En todos los ámbitos de la sociedad y de la vida acecha siempre el
peligro de la falsificación, de la ambigüedad y la falacia. Unos necesitan
vender y se uncen al carro de la mentira a la hora de proclamar la bondad de su
producto. Los otros nada desean tanto como trepar y tratan de lograr el
propósito diciendo medias verdades, las que les favorecen, y callando las que
afean su conducta. Los de más allá le colocan la etiqueta de la humildad a la
actitud pusilánime y sumisa que cuadraría mejor con la adulación o el
infantilismo.
Pero si hay una parcela donde el engaño y la falsificación están a
flor de piel -y nunca más acertada la expresión- es la de la sexualidad. Porque
los hay que se pavonean de haber entrado de lleno en el terreno de la
liberación sexual cuando en realidad apenas han superado la problemática de la
adolescencia. Por ninguna parte se percibe su libertad interior desde el
momento que están tan atados al ritual del sexo como el drogadicto a su
sustancia favorita.
Bajo el manto del sexo hay quien vende la mercancía de una profunda
comunicación personal. Sin embargo, cuando tiene lugar en relaciones breves,
superficiales, furtivas y con trepidantes cambios de compañero/a, resulta
bastante cínico referirse a una comunicación profunda.
Revalorizar el cuerpo
Nuestra época ha sido testigo de una solemne proclama, la de la
revalorización del cuerpo, con un notable énfasis en su dimensión erótica. En
principio hay que aplaudir una tal circunstancia. Al fin y al cabo nada tiene
de sano andar poniéndole tapujos a la realidad. Pero es de lamentar que con
demasiada frecuencia el valor del cuerpo y la relevancia del erotismo acaben
reducidos a una fugaz genitalización. El sexo no sobrepasa, en tales casos, la
animalidad del instinto.
Dudo mucho que los encuentros genitales, vividos en un lapso de tiempo
precario y temerosos de la luz, estimulen realmente la ternura y la
comunicación más honda. Más bien habrá que decir que son instrumento de
satisfacción personal (anhelada, más que gozada) al margen de cuanto se
aproxime al amor o al afecto.
La expresión "amor libre", que hoy día apenas se usa, pero
que asiduamente se pone en práctica, puede que suene bien. Después de todo
nadie está en principio contra el amor ni contra la libertad. Pero también
pudiera resultar una etiqueta con el fin de esconder mercancías que no han
pasado por el debido control de calidad. Cabe preguntarse: ¿tiene que ver con
el amor el juego sexual en que la preocupación por el otro, así como la
solicitud y la fidelidad, brillan por su ausencia?
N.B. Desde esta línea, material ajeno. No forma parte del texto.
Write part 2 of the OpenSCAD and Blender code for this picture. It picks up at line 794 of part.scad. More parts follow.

La cuestión radica en constatar si estamos asistiendo a una
revalorización del sexo -que jamás puede subsistir sin el eros (la ternura) y
sin el ágape (el amor desinteresado)- o si somos testigos de un paso más hacia
el abismo de la trivialización.
Lejos de una persona sana y madura experimentar temor o recelo ante el
cuerpo, el eros, el sexo. Lo cual no impide afirmar que cuando tales realidades
no están empapadas de espíritu, acaban siendo tremendamente aburridas. Cuando
detrás o debajo de la carne no late nada que no esté a la vista, mal asunto. Porque
observar todos los ángulos de la anatomía corporal y olvidarse de mirarle a los
ojos al interlocutor es un grave olvido. Se paga al precio de mustiar las
ilusiones, unas tras otra. Y de constatar cómo se apodera del individuo un
amargo sabor de boca.
Sexo, eros y ágape
Ni las recetas para incrementar el amor, ni las técnicas para lograr
mayor placer -tan en boga en revistas, paneles y sexólogos/as- servirán de gran
cosa a la larga. Importa, más que todo ello, que en el corazón de la persona
deje de anidar el egoísmo, esta fuerza disgregadora que se obsesiona con
apaciguar el instinto sin que le interese la relación profunda.
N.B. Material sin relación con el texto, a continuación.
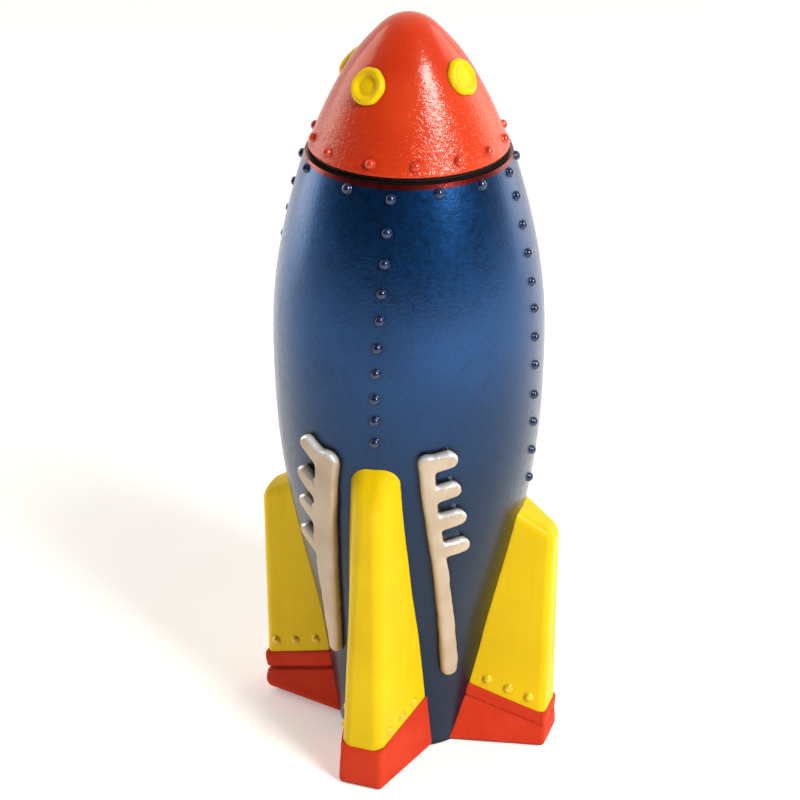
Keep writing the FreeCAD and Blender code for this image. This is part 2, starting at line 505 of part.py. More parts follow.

Por definición el amor consiste en la apertura, el dinamismo hacia la conformación
de un nosotros. Mal se puede transitar por este camino mirando el propio ombligo y buscando en la relación con el otro los
aspectos gratificantes en exclusiva. Una tal actuación afronta demasiadas
contradicciones como para lograr el éxito. Acaba siendo una actuación antinatural.
Y es sabido que la naturaleza se cobra con intereses los atropellos que se le
infieren.
De donde se puede deducir lo siguiente, sin mucho esfuerzo y no
obstante la aparente paradoja. Resulta más rentable vivir el amor tal como
exige su más auténtico y profundo dinamismo que limitarse a cosechar sus
aspectos sensibles y gratificantes. Constituye un fraude desechar las
exigencias de amor, ternura y responsabilidad que conlleva la relación total. Desde
siempre las rosas se asientan en los espinos.